→ **What the exercise asks**
Report how many lines of the listing below include the word "picture". Give nothing but the number.

** start **

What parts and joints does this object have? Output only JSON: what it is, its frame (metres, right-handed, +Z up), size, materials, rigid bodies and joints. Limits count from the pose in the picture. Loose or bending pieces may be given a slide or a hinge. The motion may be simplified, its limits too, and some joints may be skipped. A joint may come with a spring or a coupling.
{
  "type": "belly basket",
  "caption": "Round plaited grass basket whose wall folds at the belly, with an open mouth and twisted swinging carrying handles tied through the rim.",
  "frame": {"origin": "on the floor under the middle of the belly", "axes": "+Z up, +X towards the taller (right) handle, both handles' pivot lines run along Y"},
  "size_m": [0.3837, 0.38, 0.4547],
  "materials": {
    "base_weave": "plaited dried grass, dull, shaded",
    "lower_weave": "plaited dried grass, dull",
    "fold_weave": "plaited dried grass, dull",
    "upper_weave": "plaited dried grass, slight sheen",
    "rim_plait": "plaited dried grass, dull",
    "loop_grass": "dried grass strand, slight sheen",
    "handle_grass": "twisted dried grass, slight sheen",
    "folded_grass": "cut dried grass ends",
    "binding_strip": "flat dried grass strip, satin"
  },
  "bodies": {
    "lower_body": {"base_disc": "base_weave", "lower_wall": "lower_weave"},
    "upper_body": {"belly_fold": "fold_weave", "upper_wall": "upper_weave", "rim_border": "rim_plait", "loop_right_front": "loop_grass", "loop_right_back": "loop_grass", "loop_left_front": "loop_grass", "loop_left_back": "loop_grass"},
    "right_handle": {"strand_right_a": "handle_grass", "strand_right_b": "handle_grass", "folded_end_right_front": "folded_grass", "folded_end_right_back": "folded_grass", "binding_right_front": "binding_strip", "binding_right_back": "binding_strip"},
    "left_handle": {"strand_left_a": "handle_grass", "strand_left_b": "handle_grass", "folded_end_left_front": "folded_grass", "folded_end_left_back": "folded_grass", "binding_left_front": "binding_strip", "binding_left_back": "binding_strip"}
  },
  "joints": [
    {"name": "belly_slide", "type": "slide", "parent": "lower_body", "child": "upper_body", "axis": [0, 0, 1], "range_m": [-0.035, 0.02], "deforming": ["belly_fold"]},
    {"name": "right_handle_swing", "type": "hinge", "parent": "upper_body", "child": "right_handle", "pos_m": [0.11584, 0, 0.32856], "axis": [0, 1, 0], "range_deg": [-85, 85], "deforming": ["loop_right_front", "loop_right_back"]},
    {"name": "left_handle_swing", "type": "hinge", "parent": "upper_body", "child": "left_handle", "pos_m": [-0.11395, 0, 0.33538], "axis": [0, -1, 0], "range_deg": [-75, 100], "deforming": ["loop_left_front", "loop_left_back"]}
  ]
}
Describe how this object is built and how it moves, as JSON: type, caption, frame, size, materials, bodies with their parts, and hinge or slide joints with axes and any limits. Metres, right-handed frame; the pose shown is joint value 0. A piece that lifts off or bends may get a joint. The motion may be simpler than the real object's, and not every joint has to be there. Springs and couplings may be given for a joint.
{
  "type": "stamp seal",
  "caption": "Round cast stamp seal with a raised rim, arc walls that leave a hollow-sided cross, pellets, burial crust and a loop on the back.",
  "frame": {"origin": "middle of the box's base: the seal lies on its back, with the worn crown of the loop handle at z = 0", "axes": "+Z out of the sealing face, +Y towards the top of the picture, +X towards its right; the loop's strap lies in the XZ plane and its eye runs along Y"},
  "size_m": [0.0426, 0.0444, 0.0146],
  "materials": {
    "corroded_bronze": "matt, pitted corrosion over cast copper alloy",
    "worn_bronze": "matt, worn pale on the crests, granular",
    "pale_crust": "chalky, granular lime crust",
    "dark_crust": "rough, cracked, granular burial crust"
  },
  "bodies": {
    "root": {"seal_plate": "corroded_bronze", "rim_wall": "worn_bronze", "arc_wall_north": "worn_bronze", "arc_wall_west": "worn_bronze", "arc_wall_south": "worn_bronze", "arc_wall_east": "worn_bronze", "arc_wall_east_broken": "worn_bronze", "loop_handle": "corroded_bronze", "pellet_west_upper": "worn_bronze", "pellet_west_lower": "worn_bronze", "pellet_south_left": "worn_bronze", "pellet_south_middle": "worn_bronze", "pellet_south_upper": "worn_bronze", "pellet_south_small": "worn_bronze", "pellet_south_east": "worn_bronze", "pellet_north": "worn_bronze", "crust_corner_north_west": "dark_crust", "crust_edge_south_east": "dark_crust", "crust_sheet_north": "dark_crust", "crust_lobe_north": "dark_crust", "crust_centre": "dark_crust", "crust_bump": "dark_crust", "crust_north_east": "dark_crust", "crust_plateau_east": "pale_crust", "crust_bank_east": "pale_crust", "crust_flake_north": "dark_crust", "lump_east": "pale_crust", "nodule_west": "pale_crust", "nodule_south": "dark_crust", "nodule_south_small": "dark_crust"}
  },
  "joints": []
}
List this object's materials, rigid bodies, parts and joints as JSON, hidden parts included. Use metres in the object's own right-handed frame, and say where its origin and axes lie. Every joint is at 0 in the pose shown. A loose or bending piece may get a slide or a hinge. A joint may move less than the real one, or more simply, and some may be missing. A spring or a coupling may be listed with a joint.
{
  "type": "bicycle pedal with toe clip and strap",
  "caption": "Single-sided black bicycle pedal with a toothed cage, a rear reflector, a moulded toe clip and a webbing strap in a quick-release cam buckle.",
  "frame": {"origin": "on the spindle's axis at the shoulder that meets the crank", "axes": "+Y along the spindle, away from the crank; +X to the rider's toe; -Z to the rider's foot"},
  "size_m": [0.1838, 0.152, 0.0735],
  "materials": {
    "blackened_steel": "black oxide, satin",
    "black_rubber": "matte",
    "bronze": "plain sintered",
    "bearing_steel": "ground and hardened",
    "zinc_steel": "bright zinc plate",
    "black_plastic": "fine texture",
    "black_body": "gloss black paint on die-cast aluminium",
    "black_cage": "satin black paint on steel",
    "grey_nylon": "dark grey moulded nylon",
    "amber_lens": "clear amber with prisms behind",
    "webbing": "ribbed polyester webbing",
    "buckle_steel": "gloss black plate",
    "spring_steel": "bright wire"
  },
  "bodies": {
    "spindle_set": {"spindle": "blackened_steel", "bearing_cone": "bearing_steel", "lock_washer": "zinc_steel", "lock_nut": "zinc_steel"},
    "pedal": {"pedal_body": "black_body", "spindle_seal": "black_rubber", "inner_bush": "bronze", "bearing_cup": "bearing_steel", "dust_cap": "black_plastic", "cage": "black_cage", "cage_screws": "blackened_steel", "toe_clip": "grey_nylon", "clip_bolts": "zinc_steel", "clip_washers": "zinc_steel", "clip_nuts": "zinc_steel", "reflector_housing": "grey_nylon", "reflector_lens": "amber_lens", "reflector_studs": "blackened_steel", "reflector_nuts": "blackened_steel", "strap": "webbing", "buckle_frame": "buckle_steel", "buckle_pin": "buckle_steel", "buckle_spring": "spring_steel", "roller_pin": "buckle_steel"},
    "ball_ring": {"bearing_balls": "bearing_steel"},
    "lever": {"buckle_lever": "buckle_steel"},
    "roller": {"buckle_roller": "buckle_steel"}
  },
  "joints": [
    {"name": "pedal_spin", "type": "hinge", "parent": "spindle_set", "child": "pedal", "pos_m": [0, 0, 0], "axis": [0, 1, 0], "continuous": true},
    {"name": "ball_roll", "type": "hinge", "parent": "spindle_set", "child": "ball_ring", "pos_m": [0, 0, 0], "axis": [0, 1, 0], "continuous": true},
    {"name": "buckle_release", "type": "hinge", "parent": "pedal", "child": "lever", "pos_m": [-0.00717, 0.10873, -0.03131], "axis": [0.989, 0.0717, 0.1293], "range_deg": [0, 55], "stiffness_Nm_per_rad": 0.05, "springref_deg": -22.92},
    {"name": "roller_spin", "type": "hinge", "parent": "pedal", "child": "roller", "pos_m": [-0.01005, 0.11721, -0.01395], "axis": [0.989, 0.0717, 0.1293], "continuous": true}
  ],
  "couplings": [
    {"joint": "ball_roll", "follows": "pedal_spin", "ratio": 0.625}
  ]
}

** end **

→ **Solved exercise**
2